Note: c = #{|T| >= |T(obs)|}
28.09 seconds.
Python’s ritest
Use ritest, save to res:
res = ritest(
df=df,
permute_var="b_treat",
formula="dayscorab ~ b_treat + b_dayscorab "
"+ C(b_pair) + C(miss_b_dayscorab) + C(round2) + C(round3)",
stat="b_treat",
cluster="b_block",
strata="b_pair",
reps=5000,
seed=546,
)Print a summary of the results:
summary = res.summary(print_out=False)
print(summary)Coefficient
-----------
Observed effect (β̂): -0.1807
Coefficient CI bounds: [-0.4024, 0.0378]
Coefficient CI band: not computed
Permutation test
----------------
Tail (alternative): two-sided
p-value: 0.1034 (10.3%)
P-value CI @ α=0.050: [0.0951, 0.1122]
As-or-more extreme: 517 / 5000
Test configuration
------------------
Stratified: yes
Clustered: yes
Weights: no
Settings
--------
alpha: 0.050
seed: 546
ci_method: cp
ci_mode: bounds
n_jobs: 456.35 seconds.
Discussion
Ok, this is great, you don’t have to take my word: my ritest works. It yields basically the same results as Stata’s and R’s implementation. The minor differences are expected, given differences between languages and implementation.

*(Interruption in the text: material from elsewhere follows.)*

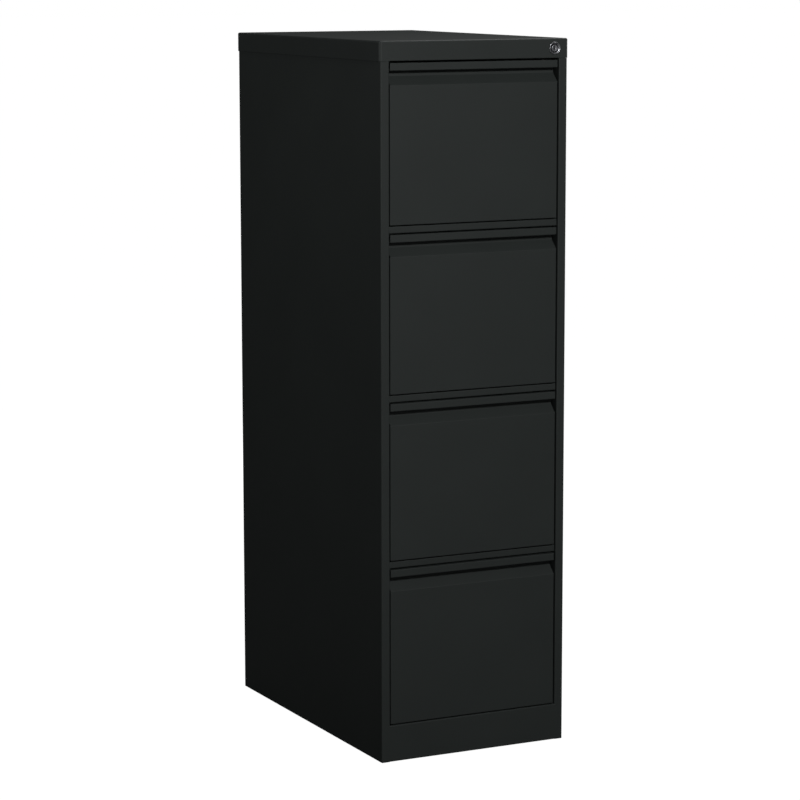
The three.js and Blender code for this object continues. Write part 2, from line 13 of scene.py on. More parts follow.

In terms of performance, R’s implementation is clearly the fastest of them all (28 seconds). This makes sense, since it explictly supports estimation with multiple fixed effects powered by fixest::feols(). On the other extreme, Stata’s implementation is the slowest (171 seconds). This is also expected, Stata’s not necessarily known for speed. Both of these implementations take a “clever” aproach to deal with high-dimensional fixed effects, avoiding the need to create dummy variables for all fixed effects categories. My ritest, which lies in the middle in terms of performance (56 seconds), takes a naive approach and creates dummy variables for all fixed effects categories; its speed comes from a very fast OLS engine under the hood. While I could use a wrapper to use pyfixest, which is definitely faster per estimation with high dimensional fixed effects, the transaction cost would make it slower than the current approach.